2016 Republicans, Predictions, State of the Race, Uncategorized

Forecasting Idaho: Final Prediction (R)

March 8, 2016

If you’re trying to figure out how big a day this might turn out for Donald Trump, I’ll give you an order of possibilities:

Michigan

Mississippi

Idaho

Hawaii

Those are the March 8 states listed from most to least likely to pick The Donald. He’s currently well ahead in a large sampling of Michigan polls. He has a big lead, but less data in Mississippi. He leads the one (somewhat dated) poll in Idaho. No polling in Hawaii.

It so happens the availability of polling corresponds to the Trump-friendliness of each state. Where I think he’ll do well, I can prove it. Where I think others have a good shot, there’s less evidence either way. Let’s start with Idaho, the first state on the #NotTrump side of the line.Ted Cruz 43.4%

Cruz was at 19% in that single poll, taken between 2/17 and 2/26. Trump registered at 30%. You might wonder how I think this translates to Ted winning by 15 points.

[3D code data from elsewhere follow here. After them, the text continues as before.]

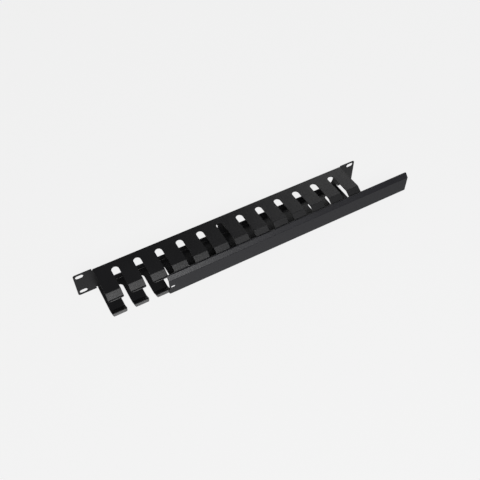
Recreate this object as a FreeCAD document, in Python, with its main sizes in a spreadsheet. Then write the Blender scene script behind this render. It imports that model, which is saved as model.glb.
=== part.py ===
import FreeCAD, Part
import math
import os
import re
import Sketcher

# Horizontal cable manager for a 19-inch rack, one unit high: two folded steel sheets.
# finger_panel: back plate with ears and two windows, and two flanges cut into rows of fingers,
#               each finger ending in a lip that slopes inward and a short tip flared outward.
# cover:        channel over the open front; its hooks reach behind the flared tips, so that it
#               slides along the rows.
# X runs along the rack's width, -Y faces the user and Z is up. The origin is the centre of the
# four mounting slots, on the front face of the back plate.

doc = FreeCAD.newDocument("HorizontalCableManager")

# Lengths are in millimetres and angles in degrees.
SIZES = [
    ("panel_width", 482.6, "overall width over the ears"),
    ("ear_width", 29.3, "width of one ear, from the flange ends outwards"),
    ("ear_corner", 3.0, "corner radius of an ear"),
    ("mount_pitch", 31.75, "height between the two mounting slots of an ear"),
    ("mount_inset", 8.75, "mounting slot centre to the side edge of the ear"),
    ("mount_rim", 6.125, "mounting slot centre to the top or bottom edge of the ear"),
    ("mount_long", 12.0, "length of a mounting slot"),
    ("mount_wide", 7.0, "width of a mounting slot"),
    ("panel_sheet", 1.2, "sheet thickness of the finger panel"),
    ("panel_bend", 1.0, "inside bend radius of the finger panel"),
    ("flange_step", 0.4, "drop from the ear's edge to the flange's outer face"),
    ("relief_width", 1.6, "slit between a flange end and its ear"),
    ("relief_depth", 1.0, "how far the slit runs past the bend"),
    ("window_height", 22.6, "height of a rear window, whose ends are fully round"),
    ("window_margin", 10.0, "window's outer end to the flange's end"),
    ("window_bridge", 25.0, "plate left between the two windows"),
    ("gap_count", 12, "gaps in a row of fingers"),
    ("gap_width", 10.9, "width of a gap between two fingers"),
    ("gap_root", 10.6, "back plate to the round closed end of a gap"),
    ("finger_flat", 49.2, "back plate to the start of the lip's bend"),
    ("lip_angle", 32.5, "inward slope of a lip"),
    ("lip_length", 9.8, "straight length of a lip"),
    ("flare_angle", 40.0, "outward slope of a flared tip"),
    ("flare_length", 3.3, "straight length of a flared tip"),
    ("tip_corner", 4.5, "corner radius of a finger tip, seen from above"),
    ("cover_sheet", 1.0, "sheet thickness of the cover"),
    ("cover_bend", 0.6, "inside bend radius of the cover"),
    ("bevel_angle", 45.0, "slope of the cover's bevels"),
    ("bevel_length", 6.7, "straight length of a bevel"),
    ("hook_length", 1.4, "straight length of a hook"),
    ("hook_play", 0.45, "clearance between the cover and the flared tips"),
    ("cover_out", 86.1, "how far the cover is slid to the right"),
    ("hole_long", 6.6, "length of the oval hole in the cover"),
    ("hole_high", 3.8, "height of the oval hole in the cover"),
    ("hole_inset", 5.4, "centre of the oval hole to the cover's left end"),
]

sheet = doc.addObject("Spreadsheet::Sheet", "Sizes")
for row, (alias, value, note) in enumerate(SIZES, start=1):
    sheet.set("A%d" % row, alias)
    sheet.set("B%d" % row, str(value))
    sheet.set("C%d" % row, note)
    sheet.setAlias("B%d" % row, alias)
doc.recompute()

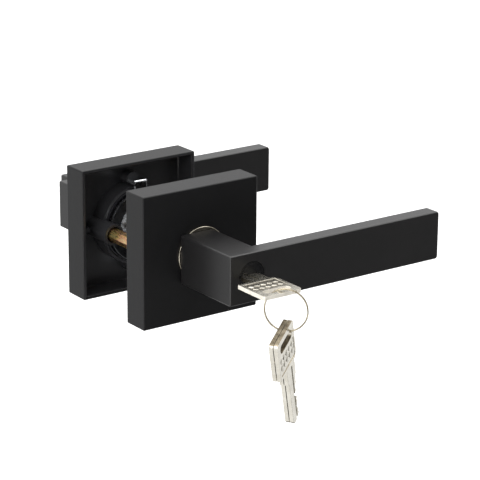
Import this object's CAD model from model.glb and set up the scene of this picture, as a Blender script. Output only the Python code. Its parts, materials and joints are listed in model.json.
"""Looks for the keyed door lever set: finishes, eased pieces, a split ring, light and camera."""

import json
import math

import bmesh
import bpy
from mathutils import Matrix, Vector


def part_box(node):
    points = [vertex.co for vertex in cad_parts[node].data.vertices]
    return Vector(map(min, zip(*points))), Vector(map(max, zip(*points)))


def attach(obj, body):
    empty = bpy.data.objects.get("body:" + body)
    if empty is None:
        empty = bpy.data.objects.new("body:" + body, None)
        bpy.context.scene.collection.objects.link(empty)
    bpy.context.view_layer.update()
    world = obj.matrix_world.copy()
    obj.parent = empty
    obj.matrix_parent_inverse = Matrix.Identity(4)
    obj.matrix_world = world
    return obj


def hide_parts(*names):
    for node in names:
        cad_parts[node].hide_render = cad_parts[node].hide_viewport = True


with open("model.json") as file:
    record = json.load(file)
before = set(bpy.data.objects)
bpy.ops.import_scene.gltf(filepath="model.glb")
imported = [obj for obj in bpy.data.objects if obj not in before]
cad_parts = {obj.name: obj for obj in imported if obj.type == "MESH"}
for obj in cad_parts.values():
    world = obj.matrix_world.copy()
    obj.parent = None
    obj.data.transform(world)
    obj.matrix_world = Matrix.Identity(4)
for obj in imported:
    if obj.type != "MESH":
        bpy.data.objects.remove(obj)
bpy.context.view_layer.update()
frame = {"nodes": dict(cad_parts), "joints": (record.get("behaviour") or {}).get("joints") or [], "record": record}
NODES = frame["nodes"]
JOINTS = {joint["name"]: joint for joint in frame["joints"]}
SLOT_OF = {part["node"]: part["material_slot"] for part in frame["record"]["subparts"]}
MM = 0.001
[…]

The answer is because this is a primary not a caucus, and Independents can change their registration to Republican at the voting location and participate.

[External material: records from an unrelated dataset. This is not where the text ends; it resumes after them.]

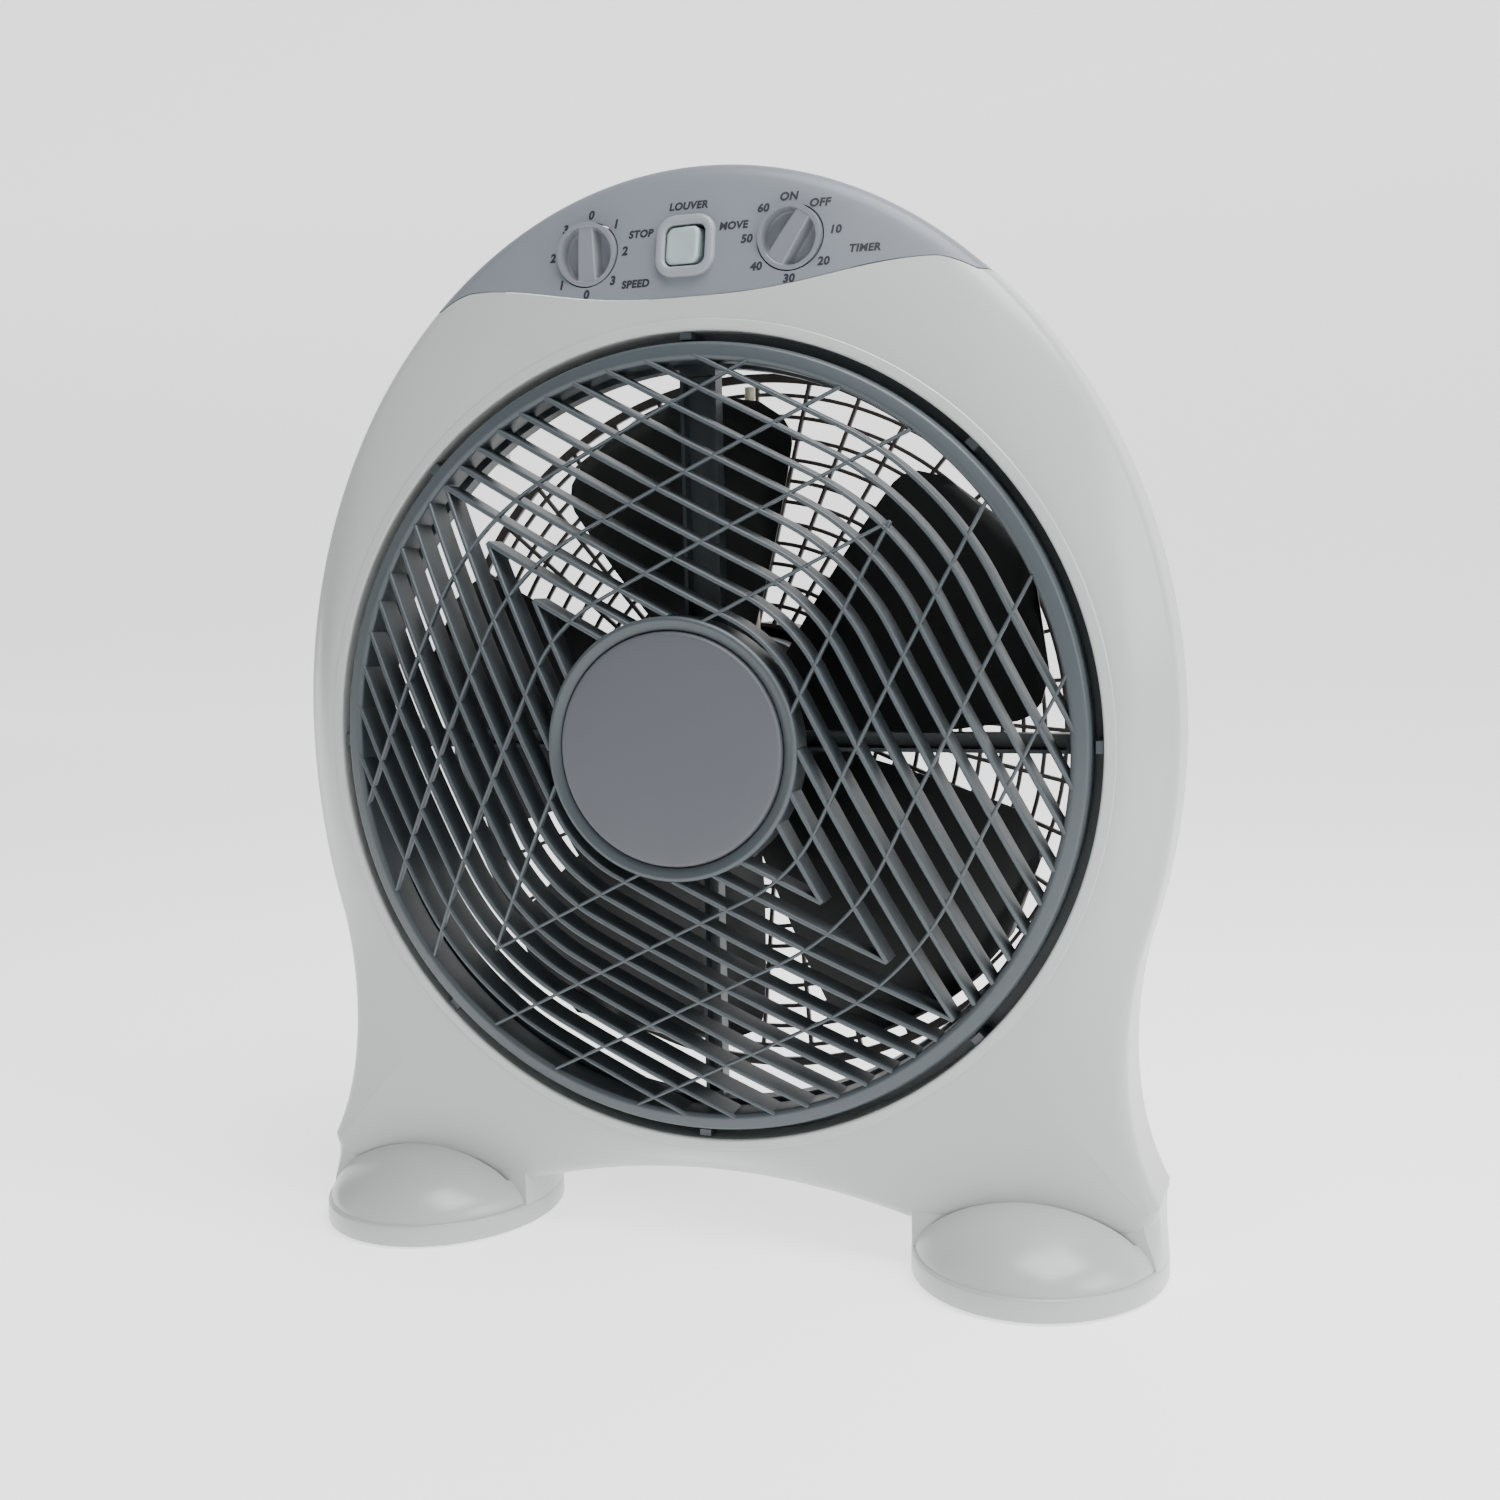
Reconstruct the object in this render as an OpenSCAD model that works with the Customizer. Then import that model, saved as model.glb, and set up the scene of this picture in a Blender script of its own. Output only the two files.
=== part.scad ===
// Twelve inch box fan with a rotating front louver, a three speed rotary switch, a wind-up
// timer and a louver rocker. Z is up, the air leaves towards -Y, and the origin is on the
// floor at the middle of the bounding box. Depths named d run backwards from the rim of
// the front opening.

/* [Air path] */
// Radius swept by the blade tips
blade_r = 150; // [120:1:180]
// Space between the blade tips and the duct
tip_gap = 6; // [4:0.5:12]
// How far the louver ring reaches past the duct
louver_over = 9.2; // [6:0.2:14]
// Width of the dark groove round the louver
groove_gap = 4.4; // [3:0.1:8]

/* [Shell] */
// Wall of the moulded shells
wall = 2.5; // [2:0.1:3.5]
// Shell beside the opening, at its widest
side_margin = 27.4; // [23:0.2:40]
// Shell and control panel above the opening
top_margin = 69.8; // [62:0.2:84]
// Shell below the opening
bottom_margin = 18; // [16:0.5:30]
// Height of the arch between the feet
arch_z = 33; // [28:0.5:48]
// Depth of the front shell, rim to parting line
front_depth = 50; // [44:1:60]
// Depth of the rear shell behind the parting line
rear_depth = 38.5; // [34:0.5:50]
// How far the front face falls back from the rim
face_fall = 13; // [10:0.5:15]
// Depth of the tubular wall inside the opening
lip_depth = 15; // [13:0.5:15]
// Radius of the screw bosses
boss_r = 5; // [4.5:0.1:6]

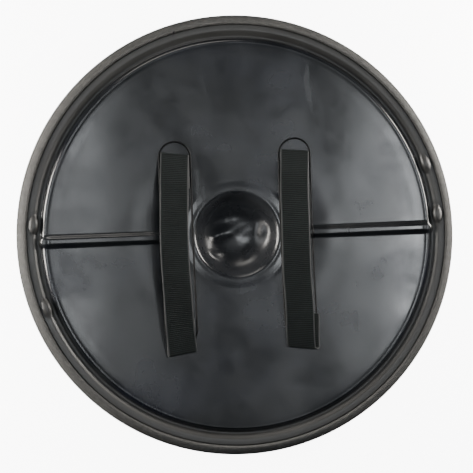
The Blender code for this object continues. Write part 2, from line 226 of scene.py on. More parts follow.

If it was a closed caucus like Kansas or Maine, I would have expected Cruz to threaten the 50% line. While this survey was being taken in Idaho, another in Kansas had Trump up 26/14 on Cruz, with a similarly large number of undecided voters.

Cruz won 48/23. Idaho was a strong Ross Perot state in 1992. Cruz has done very well in these. Trump tends to do better with early deciders. He doesn’t lose his support, but often doesn’t gain much late.

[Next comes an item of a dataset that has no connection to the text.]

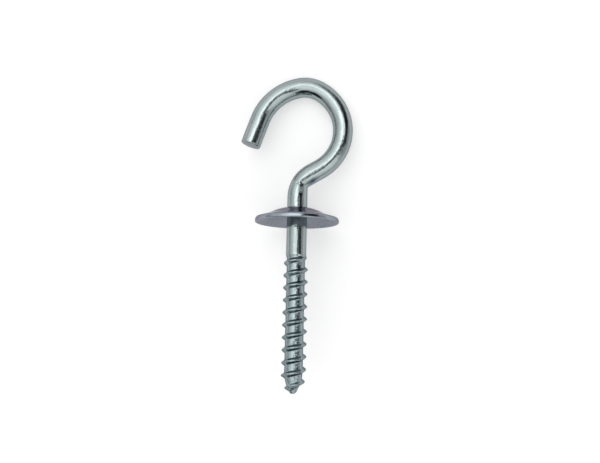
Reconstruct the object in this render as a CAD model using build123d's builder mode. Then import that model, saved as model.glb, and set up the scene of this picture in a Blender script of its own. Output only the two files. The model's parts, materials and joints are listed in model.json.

If he only had 30% two weeks ago, he’s not likely to wind up much higher now, even if he had a much higher percentage of respondents who had chosen someone. In Kentucky, he retained his supporters from the same time period, but couldn’t add any.

That was a caucus, but it functioned like a primary, with voting open for 6 hours and no holding voters to listen to speeches from candidate supporters.

Trump does best in states that identify as Independent or Democratic or were once Democratic. Idaho is a consistently Republican state. This distinguishes it from places like Alabama, Louisiana, and Tennessee, which are conservative and plenty red, but regularly voted for Democrats in statewide elections until the last generation.

A smaller state, requiring some ground organization that is reliably Republican, conservative, and gave Perot strong results is a Ted Cruz state. Given he has momentum too, no reason to expect him to lose. Betting markets have shown him as a strong favorite since the returns started coming in this past Saturday.

Donald Trump 28.5%

Just because this is a Perot state doesn’t make it bad for Trump. He broke the 30% mark in Alaska and Maine. Those were caucuses, a primary should make this easier for him.

It’s just a more Republican state than those are. However, there’s a little more of an Independent streak than Kansas, along with a decent dose of populism. This number splits the difference between his finish in the Sunflower State and Alaska/Maine.

In most places and cases, the Mitt Romney attack probably helps Trump, at least with the sort of voters who would strongly consider voting for him. If nothing else, it motivates his supporters to get out and vote for him.

Next to Utah, Idaho is the most heavily Mormon state in the country. As the notes accompanying the poll release pointed out, Romney is popular with his fellow LDS members in Idaho.

Not enough to sink Trump by any means, but enough to peel a couple points away.

Marco Rubio 18.7%

The struggling Floridian visited Idaho on Sunday. This set up as a good state for him before momentum moved away from him. We’ve seen places that prefer Rubio hold on in the face of negative results elsewhere.

Marco still managed to win Minnesota, even with results going against him as Republicans headed out to caucus there on Super Tuesday night. Puerto Ricans didn’t seem to care that Cruz and Trump think he should get out.

There’s a difference between a pro-Rubio place and an open to Rubio place. This is the latter. He has endorsements, is conservative enough, and there are some upscale suburbs in and around the Boise area.

That’s quite a bit like Kansas. I’m expecting a very similar result for him. Kasich isn’t strong enough to pull anti-Cruz/anti-Trump voters away from Rubio, but there aren’t enough of those people to get him past 20%.

John Kasich 8.2%

Eventually Kasich will run out of states where he can’t crack 10%. There aren’t that many left on the schedule. He just needs to make sure he’s still around that long.